Yes, it was already risen and reviewed.


>
> It seems like the following three items could be condensed, as most of
> the text enumerates problems that are well-known or clear from the
> context.  Perhaps something like:
>
>    * HTTP flooding and resource exhaustion:  Both the WHIP server and
>      the WHIP resources SHOULD implement a rate limit and avalanche
>      control mechanism for incoming requests.
>
>    * Security of WHIP resource URLs:  Servers for WHIP resource URLs
>      SHOULD either implement authentication and authorization
>      similarly to WHIP servers (see section 4.5) or use URLs that are
>      capabilities, in that they are unguessable and the possession of
>      the URL shows the client has the right to access the resource.
>
> IIRC we received feedback on the opposite direction about being more
verbose about the security considerations, would prefer to leave it as is.
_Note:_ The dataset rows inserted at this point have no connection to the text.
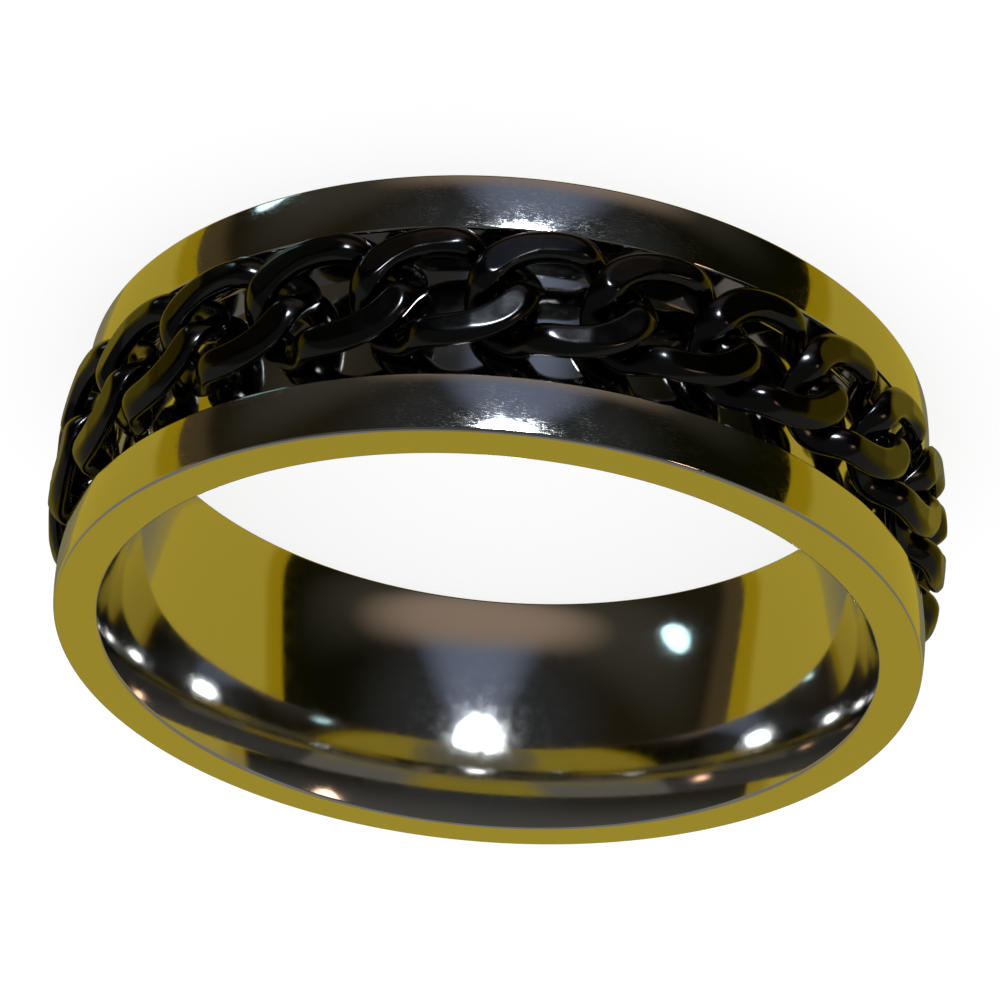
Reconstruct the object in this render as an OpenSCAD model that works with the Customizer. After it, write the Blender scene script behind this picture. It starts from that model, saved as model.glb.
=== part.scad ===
// Chain link ring: a steel band with a groove round its middle, and a closed loop of curb links in the groove.
// The ring lies on its side. Its axis is Z, it rests on z = 0, and lengths are in millimetres.

/* [Band] */
// Diameter of the bore that the finger goes through, in the middle of the band
bore_d = 20.9; // [20:0.1:22]
// Length of the straight stretch in the middle of the bore
bore_land = 1.6; // [0.8:0.1:3]
// How much larger the bore's radius is at the two end faces, so that the inside is domed
bore_flare = 0.65; // [0.3:0.05:0.8]
// Width of the band along the finger
band_w = 8; // [7.4:0.1:10]
// Width of the two flat end faces, from the bore to the rim
face_w = 1.2; // [1.05:0.05:1.6]
// How far the middle of each rim stands proud of its edges
rim_crown = 0.06; // [0.02:0.01:0.1]
// Thickness of the metal under the chain
groove_wall = 0.8; // [0.7:0.01:1]
// Radius that rounds the two outer edges of the band
outer_edge_r = 0.12; // [0.05:0.01:0.3]
// Radius that rounds the two mouths of the bore
bore_edge_r = 0.15; // [0.05:0.01:0.35]
// Chamfer along the two edges of the groove
groove_chamfer = 0.08; // [0.03:0.01:0.2]

/* [Chain] */
// Number of links in the closed loop
link_count = 25; // [22:1:27]
// Width of the chain across the band
chain_w = 3.8; // [3.7:0.1:4.3]
// Width of a link's wire, seen from outside the ring
wire_w = 0.95; // [0.8:0.05:1]
// Thickness of a link's wire, towards the finger
wire_t = 0.66; // [0.5:0.02:0.7]
// How far past the middle of each long side a link's raised lobe reaches, in degrees
lobe_reach = 25; // [10:1:28]
// Depth of the flat faces that are cut into each link's outer side
flat_depth = 0.08; // [0.04:0.01:0.2]

/* [Clearances] */
// Gap between the chain and the groove's lower wall, which the loose loop sinks towards
lower_gap = 0.1; // [0.1:0.01:0.3]
// Gap between the chain and the groove's upper wall
upper_gap = 0.6; // [0.1:0.01:0.7]
// Gap between the chain and the floor of the groove
floor_gap = 0.1; // [0.1:0.01:0.2]
// Gap between two links' wires along the chain, where one hooks into the other
hook_gap = 0.15; // [0.1:0.01:0.25]
// Height between two links' wires where one crosses over the other
cross_gap = 0.26; // [0.24:0.01:0.3]

/* [Hidden] */

band_colour = "silver";
chain_colour = "dimgray";

// Angle of the first link round the ring, seen from above
first_link = -95.5;
// Rings of points along a link's wire
link_rings = 36;
// How steeply the wire changes over from a raised lobe to a lowered one
lobe_steepness = 2;
// Corners of the wire's six-sided section, as shares of its half width and its half thickness. The first lies on
// the outer side of the link, and the upper corners lean towards its eye
wire_corners = [[1, -0.2], [0.35, 1], [-0.7, 1], [-1, 0], [-0.6, -1], [0.6, -1]];
wire_sides = len(wire_corners);

bore_r = bore_d / 2;
mouth_r = bore_r + bore_flare;
outer_r = mouth_r + face_w;
groove_r = bore_r + groove_wall;
groove_w = chain_w + lower_gap + upper_gap;
rim_w = (band_w - groove_w) / 2;
// Height of the chain's middle, as the loop rests
chain_z = rim_w + lower_gap + chain_w / 2;

// Share of a round's radius that it keeps inside the large arc that it meets
round_overlap = 0.99;

// The large arc that opens the bore out towards each end face: its height, its radius and its middle
flare_h = (band_w - bore_land) / 2;
flare_r = arc_radius(flare_h, bore_flare);
flare_middle = [bore_r + flare_r, flare_h];

// The large arc that crowns each rim, and its middle
crest_r = outer_r + rim_crown;
crown_r = arc_radius(rim_w / 2, rim_crown);
crown_middle = [crest_r - crown_r, rim_w / 2];

// Half the height between the middle of a raised lobe and the middle of a lowered one
link_lift = (wire_t + cross_gap) / 2;
// Radius of the loop that the middles of the links lie on, and radius at which the flat faces are cut
chain_r = groove_r + floor_gap + link_lift + wire_t / 2;
flat_r = chain_r + link_lift + wire_t / 2 - flat_depth;
link_angle = 360 / link_count;

// Half the length and half the width of the oval that the middle of the wire follows
link_a = (chain_r * sin(link_angle / 2) + (wire_w + hook_gap) / 2) / cos(link_angle / 2);
link_b = (chain_w - wire_w) / 2;

$fn = 180;

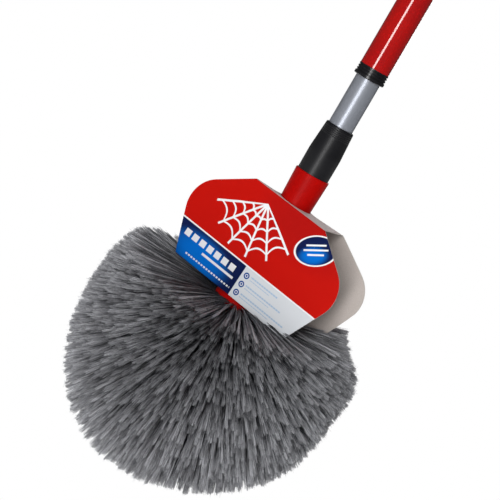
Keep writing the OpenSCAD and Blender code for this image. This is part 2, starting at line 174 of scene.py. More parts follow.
def redEnamel(s):                                       # glossy paint of the outer tube
    f = Finish("redEnamel")
    at = f.place()
    z = f.parts(at)[2]
    cloud = f.noise(at, 0.02, 3)
    drawn = f.noise(f.stretch(at, (1, 1, 0.05)), 1.6, 4)
    colour = f.mix(cloud.step(0.35, 0.7), s["red"], s["deepRed"])
    scuff = drawn.step(0.68, 0.74) * (1 - (z - tubeEndZ).step(2, s["scuffHeight"])) * 0.35     # rubbed at the collar
    peel = f.noise(at, 0.35, 2)
    return f.done(f.mix(scuff, colour, s["scuff"]), s["gloss"] + drawn * 0.03 + scuff * 0.2, 0.5,
                  f.bump(peel, 0.03, 0.01 * mm), Coat_Weight=s["coat"], Coat_Roughness=0.04)


def silverLacquer(s):                                   # satin metallic paint of the inner tube
    f = Finish("silverLacquer")
    at = f.place()
    grain = f.noise(f.stretch(at, (1, 1, 0.3)), 5.0, 4)
    drawn = f.noise(f.stretch(at, (1, 1, 0.01)), 2.0, 4)
    colour = f.mix(grain.step(0.3, 0.75), s["dark"], s["light"])
    colour = f.mix(drawn.step(0.62, 0.8) * 0.2, colour, s["rub"])
    return f.done(colour, s["gloss"] + grain * 0.06, 0.4, f.bump(grain, 0.03, 0.01 * mm), Metallic=0.5)


def zinc(name, s, pitch=0.0):                           # plated steel, threaded where a pitch is given
    f = Finish(name)
    at = f.place()
    x, y, z = f.parts(at)
    spangle = f.node("ShaderNodeTexVoronoi", {"feature": "F1"}, {"Vector": at, "Scale": 0.6}, out="Color")
    tone = f.noise(at, 0.8, 4)
    colour = f.mix(tone.step(0.3, 0.8), s["dark"], s["light"])
    normal = f.bump(tone, 0.15, 0.03 * mm)
    if pitch:
        ridge = abs((z / pitch + y.math("ARCTAN2", x) / (2 * math.pi)) % 1.0 - 0.5) * 2
        normal = f.bump(ridge, 0.9, 0.35 * mm, normal)
    return f.done(f.mix(0.12, colour, spangle), s["gloss"] + tone * 0.2, 0.5, normal, Metallic=1.0)


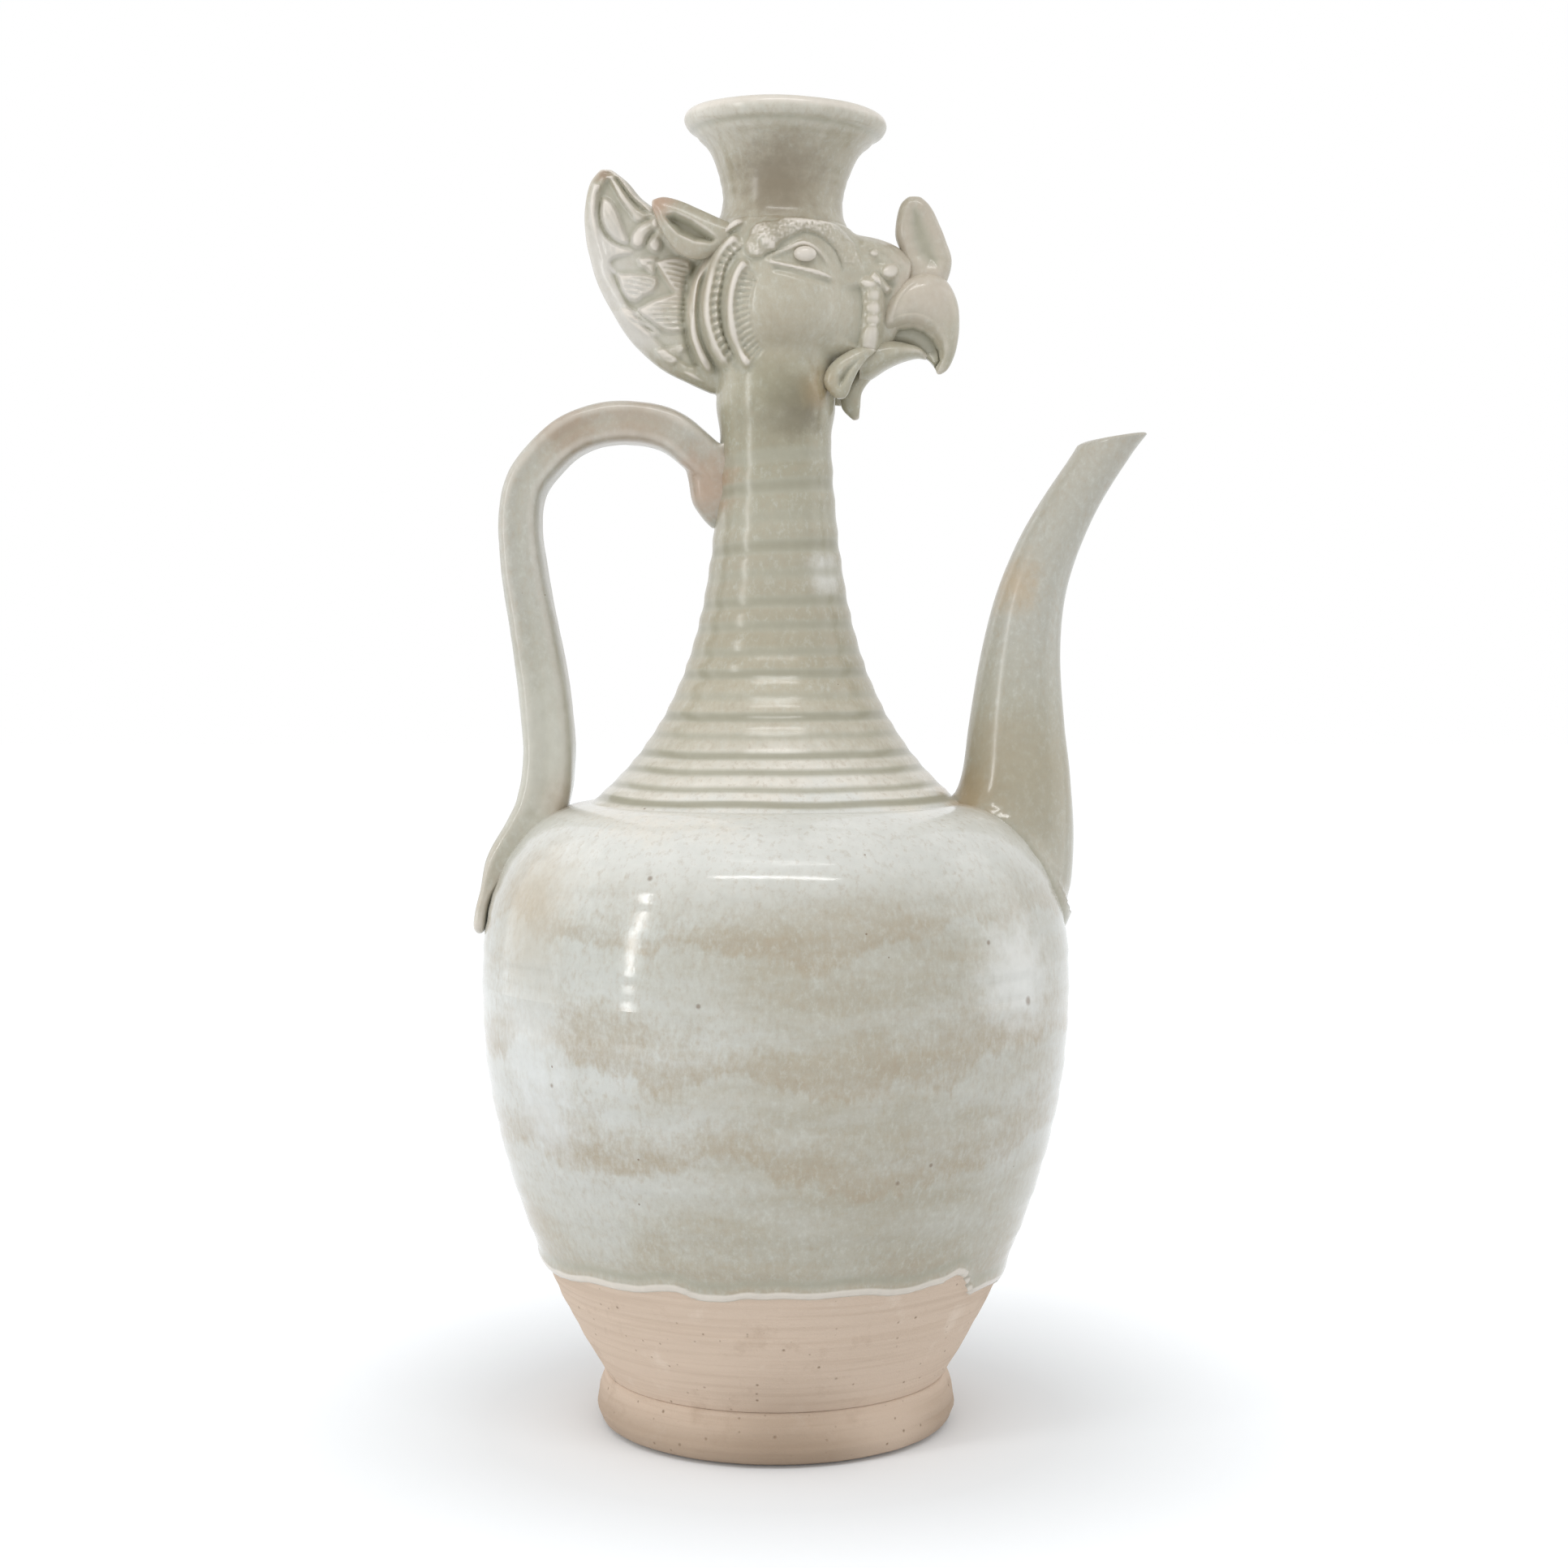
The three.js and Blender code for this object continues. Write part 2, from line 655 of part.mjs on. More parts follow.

> 6.1.  Link Relation Type: ice-server
>
>    The link relation type below has been registered by IANA per
>    Section 4.2 of [RFC8288].
>
> I do not see "ice-server" in
> https://www.iana.org/assignments/link-relations/link-relations.xhtml,
> so it appears the wording should be "IANA is asked to register ...".


> 6.3.1.  Specification Template
>
>    *  The designated contact shall be responsible for reviewing and
>       enforcing uniqueness.
>
> Should this be "designated expert"?  Compare with sections 6.4.1 and
> 6.4.2.


Both texts above has been revised by IANA already, would prefer not to
change without their input.


>
> 6.4.1.  Registration Procedure
>
>    The RFC SHOULD include any attributes defined.
>
> If this means what I think it does, it should be expanded to something
> like
>
>    The RFC MUST include the syntax and semantics of any
>    extension-specific attributes that may be provided in a Link header
>    field advertising the extension.
>
> Changed


> [END]
>

This was intense... 😅

Thank you once again for your thorough review.